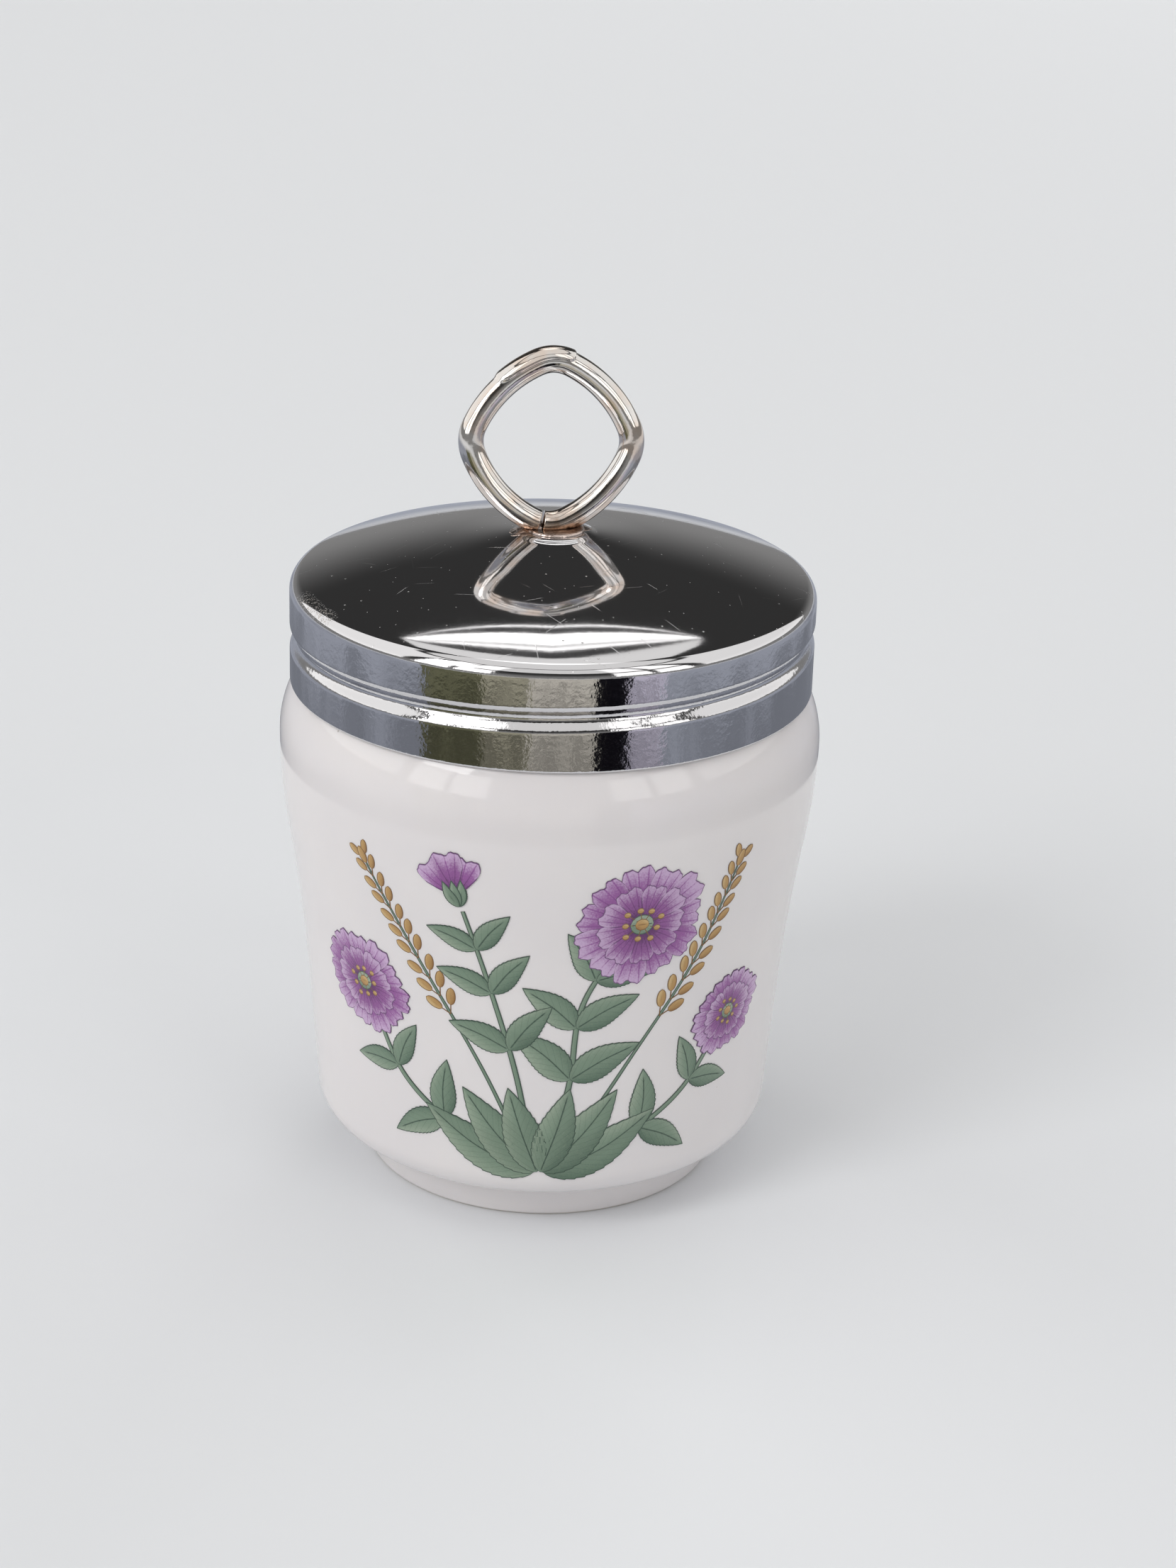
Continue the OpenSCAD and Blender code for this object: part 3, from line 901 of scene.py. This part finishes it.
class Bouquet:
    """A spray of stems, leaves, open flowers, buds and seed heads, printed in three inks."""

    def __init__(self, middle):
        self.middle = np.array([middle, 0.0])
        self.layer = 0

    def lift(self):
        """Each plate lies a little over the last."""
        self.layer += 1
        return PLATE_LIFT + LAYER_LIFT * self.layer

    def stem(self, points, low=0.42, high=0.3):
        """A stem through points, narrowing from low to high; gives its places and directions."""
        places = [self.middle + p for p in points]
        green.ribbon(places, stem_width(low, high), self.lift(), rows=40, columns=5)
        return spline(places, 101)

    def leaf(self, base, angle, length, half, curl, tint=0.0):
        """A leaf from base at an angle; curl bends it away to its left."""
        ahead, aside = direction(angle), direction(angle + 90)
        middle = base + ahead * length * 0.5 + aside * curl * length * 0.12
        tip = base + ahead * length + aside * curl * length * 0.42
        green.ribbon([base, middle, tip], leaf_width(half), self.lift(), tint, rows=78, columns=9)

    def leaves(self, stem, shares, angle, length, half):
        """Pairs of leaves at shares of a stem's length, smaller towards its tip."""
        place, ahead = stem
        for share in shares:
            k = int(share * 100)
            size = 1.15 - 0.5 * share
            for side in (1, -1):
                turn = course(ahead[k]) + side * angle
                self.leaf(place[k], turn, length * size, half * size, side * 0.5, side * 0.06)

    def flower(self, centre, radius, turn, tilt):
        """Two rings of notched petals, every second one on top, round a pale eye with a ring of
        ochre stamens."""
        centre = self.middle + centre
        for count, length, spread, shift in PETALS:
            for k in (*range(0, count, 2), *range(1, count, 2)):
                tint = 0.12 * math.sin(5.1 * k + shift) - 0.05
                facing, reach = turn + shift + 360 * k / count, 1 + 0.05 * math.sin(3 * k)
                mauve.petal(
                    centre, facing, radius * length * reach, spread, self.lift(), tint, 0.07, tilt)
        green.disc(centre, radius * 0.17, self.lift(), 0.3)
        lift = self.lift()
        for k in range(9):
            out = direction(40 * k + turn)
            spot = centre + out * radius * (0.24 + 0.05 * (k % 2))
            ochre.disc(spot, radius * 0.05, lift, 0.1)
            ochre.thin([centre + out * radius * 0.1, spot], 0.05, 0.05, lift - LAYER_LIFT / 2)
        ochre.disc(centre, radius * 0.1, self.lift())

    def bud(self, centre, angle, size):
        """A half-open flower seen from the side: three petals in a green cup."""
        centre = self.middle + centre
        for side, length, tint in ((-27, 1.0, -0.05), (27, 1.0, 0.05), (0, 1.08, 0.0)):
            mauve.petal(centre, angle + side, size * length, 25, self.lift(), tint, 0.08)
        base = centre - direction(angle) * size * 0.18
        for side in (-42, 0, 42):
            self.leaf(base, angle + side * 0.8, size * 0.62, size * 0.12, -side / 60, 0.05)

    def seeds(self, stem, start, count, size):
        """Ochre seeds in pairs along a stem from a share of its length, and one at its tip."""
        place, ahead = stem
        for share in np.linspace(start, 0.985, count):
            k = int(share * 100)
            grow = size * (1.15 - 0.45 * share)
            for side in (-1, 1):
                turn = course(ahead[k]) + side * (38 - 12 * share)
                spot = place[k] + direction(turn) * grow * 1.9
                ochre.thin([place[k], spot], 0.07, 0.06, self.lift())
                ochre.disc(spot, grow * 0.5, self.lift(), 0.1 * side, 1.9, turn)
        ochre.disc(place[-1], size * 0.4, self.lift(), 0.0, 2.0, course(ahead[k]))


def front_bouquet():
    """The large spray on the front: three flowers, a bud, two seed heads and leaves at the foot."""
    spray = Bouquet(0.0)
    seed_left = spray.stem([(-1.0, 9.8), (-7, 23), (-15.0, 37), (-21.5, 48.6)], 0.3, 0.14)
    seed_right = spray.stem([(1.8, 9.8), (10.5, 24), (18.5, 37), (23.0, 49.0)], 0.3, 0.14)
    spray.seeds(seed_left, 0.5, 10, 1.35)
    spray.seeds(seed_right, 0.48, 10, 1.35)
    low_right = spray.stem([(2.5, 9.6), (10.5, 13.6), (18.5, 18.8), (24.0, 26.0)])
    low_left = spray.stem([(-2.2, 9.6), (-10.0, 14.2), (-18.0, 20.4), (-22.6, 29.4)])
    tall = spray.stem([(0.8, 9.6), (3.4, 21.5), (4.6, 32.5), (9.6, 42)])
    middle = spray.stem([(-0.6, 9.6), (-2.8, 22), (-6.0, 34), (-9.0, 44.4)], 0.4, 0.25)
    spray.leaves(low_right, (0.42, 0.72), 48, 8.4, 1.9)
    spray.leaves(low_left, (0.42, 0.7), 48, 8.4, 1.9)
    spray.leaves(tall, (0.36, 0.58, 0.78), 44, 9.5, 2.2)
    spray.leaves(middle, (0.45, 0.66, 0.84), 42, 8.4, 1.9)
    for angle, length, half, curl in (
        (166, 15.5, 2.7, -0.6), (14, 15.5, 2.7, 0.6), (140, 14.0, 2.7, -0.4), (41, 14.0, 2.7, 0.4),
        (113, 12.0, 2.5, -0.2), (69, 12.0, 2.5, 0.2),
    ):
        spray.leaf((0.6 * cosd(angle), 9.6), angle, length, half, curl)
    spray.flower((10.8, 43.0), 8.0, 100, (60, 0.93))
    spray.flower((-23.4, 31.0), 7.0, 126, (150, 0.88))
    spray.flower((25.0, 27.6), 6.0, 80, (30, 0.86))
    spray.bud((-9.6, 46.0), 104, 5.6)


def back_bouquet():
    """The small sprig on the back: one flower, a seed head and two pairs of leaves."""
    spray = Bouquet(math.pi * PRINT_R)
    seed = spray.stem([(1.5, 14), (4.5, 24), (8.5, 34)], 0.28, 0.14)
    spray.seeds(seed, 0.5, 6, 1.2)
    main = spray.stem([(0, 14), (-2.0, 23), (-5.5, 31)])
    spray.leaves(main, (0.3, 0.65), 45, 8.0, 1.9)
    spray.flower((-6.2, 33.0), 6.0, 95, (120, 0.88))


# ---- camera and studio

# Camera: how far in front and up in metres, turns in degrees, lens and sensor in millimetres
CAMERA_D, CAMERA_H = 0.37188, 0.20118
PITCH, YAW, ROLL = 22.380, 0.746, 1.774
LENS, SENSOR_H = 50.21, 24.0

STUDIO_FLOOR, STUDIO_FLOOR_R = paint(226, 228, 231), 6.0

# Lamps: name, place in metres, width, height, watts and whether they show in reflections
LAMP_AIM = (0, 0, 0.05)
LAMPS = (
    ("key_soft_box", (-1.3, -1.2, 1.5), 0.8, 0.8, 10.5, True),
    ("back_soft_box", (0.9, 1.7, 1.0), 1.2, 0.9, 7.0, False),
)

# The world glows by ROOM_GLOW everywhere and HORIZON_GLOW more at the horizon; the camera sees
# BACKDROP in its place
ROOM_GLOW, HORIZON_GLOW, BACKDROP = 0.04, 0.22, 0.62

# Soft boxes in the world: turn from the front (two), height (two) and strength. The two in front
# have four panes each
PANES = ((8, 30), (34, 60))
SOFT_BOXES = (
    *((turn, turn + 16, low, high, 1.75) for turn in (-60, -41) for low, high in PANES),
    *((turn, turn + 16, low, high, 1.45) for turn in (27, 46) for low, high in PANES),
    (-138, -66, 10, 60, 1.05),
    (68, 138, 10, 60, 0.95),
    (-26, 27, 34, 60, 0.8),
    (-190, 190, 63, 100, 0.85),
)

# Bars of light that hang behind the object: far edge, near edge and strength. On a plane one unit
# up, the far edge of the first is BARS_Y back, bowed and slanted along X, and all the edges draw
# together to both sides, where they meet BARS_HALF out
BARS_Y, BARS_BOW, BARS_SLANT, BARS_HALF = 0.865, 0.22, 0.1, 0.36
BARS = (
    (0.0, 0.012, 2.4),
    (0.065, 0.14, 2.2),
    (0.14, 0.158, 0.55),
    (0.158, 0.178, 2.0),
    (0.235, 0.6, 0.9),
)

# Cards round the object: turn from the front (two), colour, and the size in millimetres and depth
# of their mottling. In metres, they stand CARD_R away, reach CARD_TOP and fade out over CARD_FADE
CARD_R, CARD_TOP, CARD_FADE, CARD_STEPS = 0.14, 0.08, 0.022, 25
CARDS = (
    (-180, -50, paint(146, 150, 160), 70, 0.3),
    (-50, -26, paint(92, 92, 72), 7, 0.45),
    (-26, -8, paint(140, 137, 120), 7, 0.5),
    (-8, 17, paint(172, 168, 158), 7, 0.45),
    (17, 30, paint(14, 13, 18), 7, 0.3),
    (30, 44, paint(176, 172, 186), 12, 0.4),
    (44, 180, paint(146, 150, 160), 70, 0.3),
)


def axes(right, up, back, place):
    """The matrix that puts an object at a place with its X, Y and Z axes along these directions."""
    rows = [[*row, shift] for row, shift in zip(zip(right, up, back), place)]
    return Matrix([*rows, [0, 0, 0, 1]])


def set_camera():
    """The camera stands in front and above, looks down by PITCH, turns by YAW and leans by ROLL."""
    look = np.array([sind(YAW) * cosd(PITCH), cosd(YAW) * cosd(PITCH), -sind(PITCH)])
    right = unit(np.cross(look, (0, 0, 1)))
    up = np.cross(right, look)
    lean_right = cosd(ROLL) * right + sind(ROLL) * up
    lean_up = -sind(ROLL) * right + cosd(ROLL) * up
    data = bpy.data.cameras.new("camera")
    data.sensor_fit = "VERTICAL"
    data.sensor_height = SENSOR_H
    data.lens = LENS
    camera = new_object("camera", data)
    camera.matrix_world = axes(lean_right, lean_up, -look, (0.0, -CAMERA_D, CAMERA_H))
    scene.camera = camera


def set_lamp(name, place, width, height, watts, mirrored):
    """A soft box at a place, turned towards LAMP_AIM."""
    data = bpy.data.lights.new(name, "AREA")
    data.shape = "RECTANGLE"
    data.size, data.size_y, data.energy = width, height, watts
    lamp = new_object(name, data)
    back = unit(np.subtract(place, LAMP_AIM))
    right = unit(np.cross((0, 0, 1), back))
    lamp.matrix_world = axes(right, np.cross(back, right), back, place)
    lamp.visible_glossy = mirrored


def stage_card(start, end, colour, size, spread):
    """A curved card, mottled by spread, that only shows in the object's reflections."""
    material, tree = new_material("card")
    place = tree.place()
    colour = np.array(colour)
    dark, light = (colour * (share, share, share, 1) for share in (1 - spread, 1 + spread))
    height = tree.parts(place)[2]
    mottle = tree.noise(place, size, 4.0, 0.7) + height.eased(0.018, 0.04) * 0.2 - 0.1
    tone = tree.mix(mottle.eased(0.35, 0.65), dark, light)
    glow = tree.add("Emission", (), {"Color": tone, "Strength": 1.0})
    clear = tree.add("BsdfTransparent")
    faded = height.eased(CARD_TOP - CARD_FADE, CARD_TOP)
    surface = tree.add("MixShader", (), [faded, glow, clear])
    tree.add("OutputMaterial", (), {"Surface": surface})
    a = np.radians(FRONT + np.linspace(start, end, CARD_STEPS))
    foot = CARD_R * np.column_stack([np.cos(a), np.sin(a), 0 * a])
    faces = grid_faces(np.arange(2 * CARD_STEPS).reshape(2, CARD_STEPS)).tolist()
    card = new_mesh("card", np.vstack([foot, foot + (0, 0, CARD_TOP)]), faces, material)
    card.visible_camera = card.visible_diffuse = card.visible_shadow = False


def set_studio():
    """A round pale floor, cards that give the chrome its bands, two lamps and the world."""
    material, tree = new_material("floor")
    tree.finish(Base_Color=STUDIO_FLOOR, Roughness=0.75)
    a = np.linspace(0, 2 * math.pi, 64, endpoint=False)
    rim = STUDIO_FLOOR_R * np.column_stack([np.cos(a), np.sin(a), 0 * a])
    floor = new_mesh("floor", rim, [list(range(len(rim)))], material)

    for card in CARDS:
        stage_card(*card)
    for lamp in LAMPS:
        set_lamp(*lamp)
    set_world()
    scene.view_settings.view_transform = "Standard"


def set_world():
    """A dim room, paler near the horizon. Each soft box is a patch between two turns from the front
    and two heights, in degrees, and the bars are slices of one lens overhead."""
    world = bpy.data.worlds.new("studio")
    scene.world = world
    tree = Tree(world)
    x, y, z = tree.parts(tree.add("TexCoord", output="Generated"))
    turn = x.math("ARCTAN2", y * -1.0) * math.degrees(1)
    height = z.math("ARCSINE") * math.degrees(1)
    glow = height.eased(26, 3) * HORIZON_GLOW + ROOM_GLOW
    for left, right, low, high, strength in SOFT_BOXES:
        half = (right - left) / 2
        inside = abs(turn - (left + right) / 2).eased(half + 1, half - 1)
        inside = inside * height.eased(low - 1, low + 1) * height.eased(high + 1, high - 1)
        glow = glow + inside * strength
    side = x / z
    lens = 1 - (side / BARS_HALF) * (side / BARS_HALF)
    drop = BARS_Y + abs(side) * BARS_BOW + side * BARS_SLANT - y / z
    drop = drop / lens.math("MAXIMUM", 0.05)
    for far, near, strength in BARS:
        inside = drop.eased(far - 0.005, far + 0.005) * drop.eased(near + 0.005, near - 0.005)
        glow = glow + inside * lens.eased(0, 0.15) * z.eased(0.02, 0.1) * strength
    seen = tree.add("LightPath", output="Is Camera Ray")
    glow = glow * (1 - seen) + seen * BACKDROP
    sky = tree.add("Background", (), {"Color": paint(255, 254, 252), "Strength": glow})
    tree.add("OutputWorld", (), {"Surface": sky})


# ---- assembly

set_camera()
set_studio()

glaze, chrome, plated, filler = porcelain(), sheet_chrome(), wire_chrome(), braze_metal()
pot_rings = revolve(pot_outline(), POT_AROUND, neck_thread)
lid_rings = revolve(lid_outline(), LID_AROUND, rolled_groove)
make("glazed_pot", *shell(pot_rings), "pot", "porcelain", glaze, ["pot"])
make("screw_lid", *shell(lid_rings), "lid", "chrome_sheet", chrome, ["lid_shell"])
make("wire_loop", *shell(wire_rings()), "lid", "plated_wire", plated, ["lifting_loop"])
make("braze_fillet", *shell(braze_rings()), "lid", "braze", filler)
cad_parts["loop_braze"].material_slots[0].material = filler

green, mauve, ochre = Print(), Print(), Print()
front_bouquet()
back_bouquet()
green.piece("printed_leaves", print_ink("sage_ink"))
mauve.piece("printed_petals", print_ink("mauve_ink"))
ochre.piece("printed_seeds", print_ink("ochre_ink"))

# What the task asks
Return a word-for-word copy of the lines from the beginning of the listing to the line holding "self.layer = 0", both kept.

# Task result
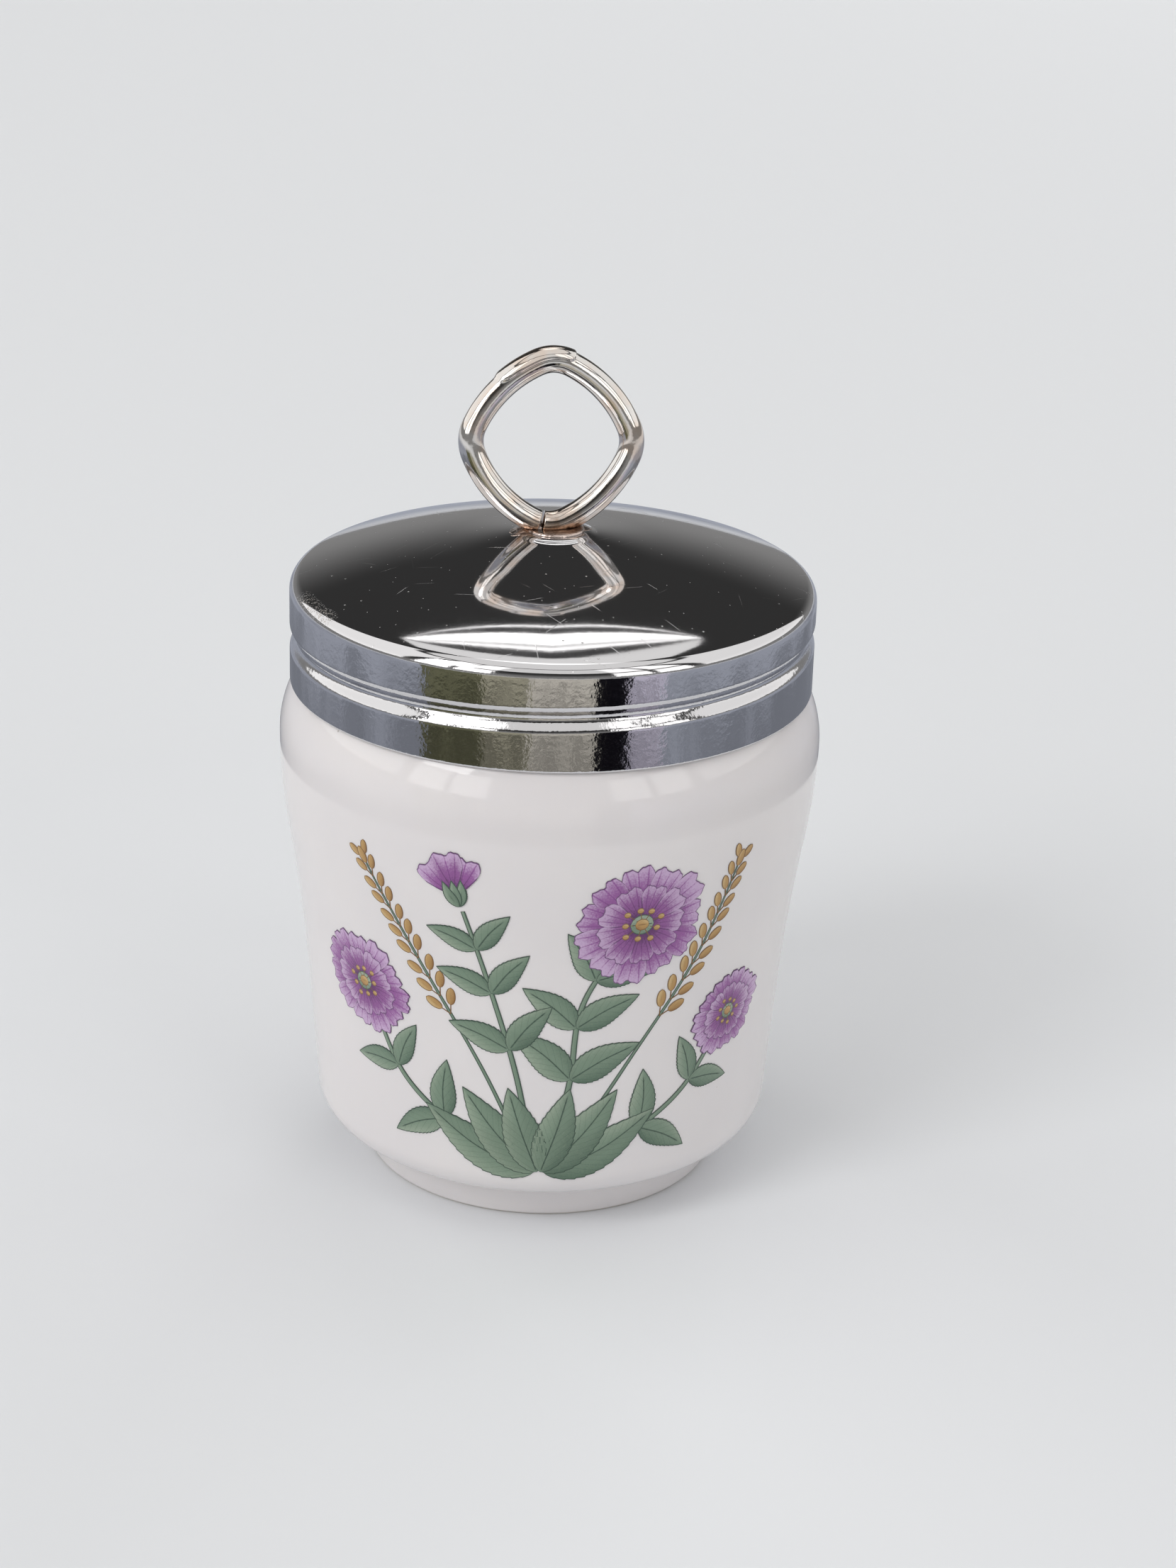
Continue the OpenSCAD and Blender code for this object: part 3, from line 901 of scene.py. This part finishes it.
class Bouquet:
    """A spray of stems, leaves, open flowers, buds and seed heads, printed in three inks."""

    def __init__(self, middle):
        self.middle = np.array([middle, 0.0])
        self.layer = 0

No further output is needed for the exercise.